■ **Supplied information**:

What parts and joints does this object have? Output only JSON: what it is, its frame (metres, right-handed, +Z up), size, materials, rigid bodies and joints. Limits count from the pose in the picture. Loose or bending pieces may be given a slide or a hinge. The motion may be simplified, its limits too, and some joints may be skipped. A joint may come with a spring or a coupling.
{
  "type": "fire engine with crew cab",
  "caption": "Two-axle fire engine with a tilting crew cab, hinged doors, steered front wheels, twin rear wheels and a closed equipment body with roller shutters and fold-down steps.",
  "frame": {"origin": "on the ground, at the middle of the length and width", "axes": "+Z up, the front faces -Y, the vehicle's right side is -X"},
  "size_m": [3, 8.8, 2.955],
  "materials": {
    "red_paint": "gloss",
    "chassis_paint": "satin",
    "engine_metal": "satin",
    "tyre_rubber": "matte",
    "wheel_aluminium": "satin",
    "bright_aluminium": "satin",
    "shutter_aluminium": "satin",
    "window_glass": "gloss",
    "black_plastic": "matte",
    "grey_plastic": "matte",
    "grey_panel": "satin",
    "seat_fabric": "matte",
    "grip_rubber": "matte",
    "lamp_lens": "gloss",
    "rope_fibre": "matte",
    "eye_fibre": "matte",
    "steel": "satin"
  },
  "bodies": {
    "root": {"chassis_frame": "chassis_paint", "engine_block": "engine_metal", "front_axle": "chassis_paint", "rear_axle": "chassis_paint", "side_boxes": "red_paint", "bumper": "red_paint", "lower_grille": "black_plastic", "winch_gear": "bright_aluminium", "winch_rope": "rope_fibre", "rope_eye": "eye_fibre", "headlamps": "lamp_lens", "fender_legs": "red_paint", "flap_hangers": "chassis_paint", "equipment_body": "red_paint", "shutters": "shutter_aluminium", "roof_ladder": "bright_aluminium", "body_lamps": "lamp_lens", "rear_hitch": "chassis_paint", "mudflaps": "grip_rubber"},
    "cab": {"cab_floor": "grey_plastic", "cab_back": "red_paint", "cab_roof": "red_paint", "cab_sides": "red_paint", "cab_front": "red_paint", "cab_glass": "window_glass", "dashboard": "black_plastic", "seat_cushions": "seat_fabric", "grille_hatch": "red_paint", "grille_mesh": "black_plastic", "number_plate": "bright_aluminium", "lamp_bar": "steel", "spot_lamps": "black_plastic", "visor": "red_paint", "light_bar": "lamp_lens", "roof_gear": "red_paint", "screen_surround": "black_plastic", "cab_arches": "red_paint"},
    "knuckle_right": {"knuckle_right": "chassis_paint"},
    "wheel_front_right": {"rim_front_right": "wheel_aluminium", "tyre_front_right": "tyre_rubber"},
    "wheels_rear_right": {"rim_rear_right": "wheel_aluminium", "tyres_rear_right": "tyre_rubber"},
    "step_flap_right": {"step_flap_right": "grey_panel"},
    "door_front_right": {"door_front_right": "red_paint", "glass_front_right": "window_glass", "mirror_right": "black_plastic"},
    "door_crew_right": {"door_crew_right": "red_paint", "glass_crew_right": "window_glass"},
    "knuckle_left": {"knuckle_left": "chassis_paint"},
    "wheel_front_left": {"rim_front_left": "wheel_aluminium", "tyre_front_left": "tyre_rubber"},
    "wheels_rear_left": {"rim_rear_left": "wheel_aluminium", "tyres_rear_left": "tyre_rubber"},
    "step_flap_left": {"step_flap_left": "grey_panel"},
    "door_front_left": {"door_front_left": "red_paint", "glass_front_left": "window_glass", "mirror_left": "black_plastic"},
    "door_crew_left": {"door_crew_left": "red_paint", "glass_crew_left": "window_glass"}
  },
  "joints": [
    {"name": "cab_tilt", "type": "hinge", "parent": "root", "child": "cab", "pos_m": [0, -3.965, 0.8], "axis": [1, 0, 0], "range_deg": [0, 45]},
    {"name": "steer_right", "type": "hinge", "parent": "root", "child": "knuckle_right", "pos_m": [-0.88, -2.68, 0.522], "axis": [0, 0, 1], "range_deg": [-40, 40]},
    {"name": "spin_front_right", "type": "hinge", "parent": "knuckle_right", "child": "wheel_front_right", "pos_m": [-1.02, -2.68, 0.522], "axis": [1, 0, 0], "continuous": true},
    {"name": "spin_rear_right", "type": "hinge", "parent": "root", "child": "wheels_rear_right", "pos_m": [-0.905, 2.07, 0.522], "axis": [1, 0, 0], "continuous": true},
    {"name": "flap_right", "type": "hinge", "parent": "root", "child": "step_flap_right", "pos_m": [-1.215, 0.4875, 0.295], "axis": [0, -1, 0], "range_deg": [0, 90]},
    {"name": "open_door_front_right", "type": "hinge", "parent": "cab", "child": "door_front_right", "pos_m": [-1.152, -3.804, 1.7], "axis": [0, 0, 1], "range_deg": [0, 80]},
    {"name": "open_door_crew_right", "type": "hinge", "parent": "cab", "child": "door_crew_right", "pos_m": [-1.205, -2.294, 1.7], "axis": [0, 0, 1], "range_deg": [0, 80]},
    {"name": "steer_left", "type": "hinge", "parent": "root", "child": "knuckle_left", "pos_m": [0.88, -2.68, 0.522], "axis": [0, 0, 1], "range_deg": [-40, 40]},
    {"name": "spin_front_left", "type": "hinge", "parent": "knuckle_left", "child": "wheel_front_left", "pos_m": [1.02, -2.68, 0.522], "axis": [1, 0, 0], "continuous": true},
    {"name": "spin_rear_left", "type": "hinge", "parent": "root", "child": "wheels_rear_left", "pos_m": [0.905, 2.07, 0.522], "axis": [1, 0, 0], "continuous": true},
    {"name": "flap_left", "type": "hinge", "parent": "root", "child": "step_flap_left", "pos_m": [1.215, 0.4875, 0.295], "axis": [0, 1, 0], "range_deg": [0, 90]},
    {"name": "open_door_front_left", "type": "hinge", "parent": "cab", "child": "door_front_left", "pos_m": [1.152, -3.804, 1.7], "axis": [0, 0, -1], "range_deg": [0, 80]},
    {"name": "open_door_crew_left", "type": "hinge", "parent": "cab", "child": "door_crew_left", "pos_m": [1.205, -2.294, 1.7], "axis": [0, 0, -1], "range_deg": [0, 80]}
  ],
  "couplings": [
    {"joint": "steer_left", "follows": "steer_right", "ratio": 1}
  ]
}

■ **Task prompt**:
Would you reproduce the material above in full, exactly as given?

■ **The completed task**:
What parts and joints does this object have? Output only JSON: what it is, its frame (metres, right-handed, +Z up), size, materials, rigid bodies and joints. Limits count from the pose in the picture. Loose or bending pieces may be given a slide or a hinge. The motion may be simplified, its limits too, and some joints may be skipped. A joint may come with a spring or a coupling.
{
  "type": "fire engine with crew cab",
  "caption": "Two-axle fire engine with a tilting crew cab, hinged doors, steered front wheels, twin rear wheels and a closed equipment body with roller shutters and fold-down steps.",
  "frame": {"origin": "on the ground, at the middle of the length and width", "axes": "+Z up, the front faces -Y, the vehicle's right side is -X"},
  "size_m": [3, 8.8, 2.955],
  "materials": {
    "red_paint": "gloss",
    "chassis_paint": "satin",
    "engine_metal": "satin",
    "tyre_rubber": "matte",
    "wheel_aluminium": "satin",
    "bright_aluminium": "satin",
    "shutter_aluminium": "satin",
    "window_glass": "gloss",
    "black_plastic": "matte",
    "grey_plastic": "matte",
    "grey_panel": "satin",
    "seat_fabric": "matte",
    "grip_rubber": "matte",
    "lamp_lens": "gloss",
    "rope_fibre": "matte",
    "eye_fibre": "matte",
    "steel": "satin"
  },
  "bodies": {
    "root": {"chassis_frame": "chassis_paint", "engine_block": "engine_metal", "front_axle": "chassis_paint", "rear_axle": "chassis_paint", "side_boxes": "red_paint", "bumper": "red_paint", "lower_grille": "black_plastic", "winch_gear": "bright_aluminium", "winch_rope": "rope_fibre", "rope_eye": "eye_fibre", "headlamps": "lamp_lens", "fender_legs": "red_paint", "flap_hangers": "chassis_paint", "equipment_body": "red_paint", "shutters": "shutter_aluminium", "roof_ladder": "bright_aluminium", "body_lamps": "lamp_lens", "rear_hitch": "chassis_paint", "mudflaps": "grip_rubber"},
    "cab": {"cab_floor": "grey_plastic", "cab_back": "red_paint", "cab_roof": "red_paint", "cab_sides": "red_paint", "cab_front": "red_paint", "cab_glass": "window_glass", "dashboard": "black_plastic", "seat_cushions": "seat_fabric", "grille_hatch": "red_paint", "grille_mesh": "black_plastic", "number_plate": "bright_aluminium", "lamp_bar": "steel", "spot_lamps": "black_plastic", "visor": "red_paint", "light_bar": "lamp_lens", "roof_gear": "red_paint", "screen_surround": "black_plastic", "cab_arches": "red_paint"},
    "knuckle_right": {"knuckle_right": "chassis_paint"},
    "wheel_front_right": {"rim_front_right": "wheel_aluminium", "tyre_front_right": "tyre_rubber"},
    "wheels_rear_right": {"rim_rear_right": "wheel_aluminium", "tyres_rear_right": "tyre_rubber"},
    "step_flap_right": {"step_flap_right": "grey_panel"},
    "door_front_right": {"door_front_right": "red_paint", "glass_front_right": "window_glass", "mirror_right": "black_plastic"},
    "door_crew_right": {"door_crew_right": "red_paint", "glass_crew_right": "window_glass"},
    "knuckle_left": {"knuckle_left": "chassis_paint"},
    "wheel_front_left": {"rim_front_left": "wheel_aluminium", "tyre_front_left": "tyre_rubber"},
    "wheels_rear_left": {"rim_rear_left": "wheel_aluminium", "tyres_rear_left": "tyre_rubber"},
    "step_flap_left": {"step_flap_left": "grey_panel"},
    "door_front_left": {"door_front_left": "red_paint", "glass_front_left": "window_glass", "mirror_left": "black_plastic"},
    "door_crew_left": {"door_crew_left": "red_paint", "glass_crew_left": "window_glass"}
  },
  "joints": [
    {"name": "cab_tilt", "type": "hinge", "parent": "root", "child": "cab", "pos_m": [0, -3.965, 0.8], "axis": [1, 0, 0], "range_deg": [0, 45]},
    {"name": "steer_right", "type": "hinge", "parent": "root", "child": "knuckle_right", "pos_m": [-0.88, -2.68, 0.522], "axis": [0, 0, 1], "range_deg": [-40, 40]},
    {"name": "spin_front_right", "type": "hinge", "parent": "knuckle_right", "child": "wheel_front_right", "pos_m": [-1.02, -2.68, 0.522], "axis": [1, 0, 0], "continuous": true},
    {"name": "spin_rear_right", "type": "hinge", "parent": "root", "child": "wheels_rear_right", "pos_m": [-0.905, 2.07, 0.522], "axis": [1, 0, 0], "continuous": true},
    {"name": "flap_right", "type": "hinge", "parent": "root", "child": "step_flap_right", "pos_m": [-1.215, 0.4875, 0.295], "axis": [0, -1, 0], "range_deg": [0, 90]},
    {"name": "open_door_front_right", "type": "hinge", "parent": "cab", "child": "door_front_right", "pos_m": [-1.152, -3.804, 1.7], "axis": [0, 0, 1], "range_deg": [0, 80]},
    {"name": "open_door_crew_right", "type": "hinge", "parent": "cab", "child": "door_crew_right", "pos_m": [-1.205, -2.294, 1.7], "axis": [0, 0, 1], "range_deg": [0, 80]},
    {"name": "steer_left", "type": "hinge", "parent": "root", "child": "knuckle_left", "pos_m": [0.88, -2.68, 0.522], "axis": [0, 0, 1], "range_deg": [-40, 40]},
    {"name": "spin_front_left", "type": "hinge", "parent": "knuckle_left", "child": "wheel_front_left", "pos_m": [1.02, -2.68, 0.522], "axis": [1, 0, 0], "continuous": true},
    {"name": "spin_rear_left", "type": "hinge", "parent": "root", "child": "wheels_rear_left", "pos_m": [0.905, 2.07, 0.522], "axis": [1, 0, 0], "continuous": true},
    {"name": "flap_left", "type": "hinge", "parent": "root", "child": "step_flap_left", "pos_m": [1.215, 0.4875, 0.295], "axis": [0, 1, 0], "range_deg": [0, 90]},
    {"name": "open_door_front_left", "type": "hinge", "parent": "cab", "child": "door_front_left", "pos_m": [1.152, -3.804, 1.7], "axis": [0, 0, -1], "range_deg": [0, 80]},
    {"name": "open_door_crew_left", "type": "hinge", "parent": "cab", "child": "door_crew_left", "pos_m": [1.205, -2.294, 1.7], "axis": [0, 0, -1], "range_deg": [0, 80]}
  ],
  "couplings": [
    {"joint": "steer_left", "follows": "steer_right", "ratio": 1}
  ]
}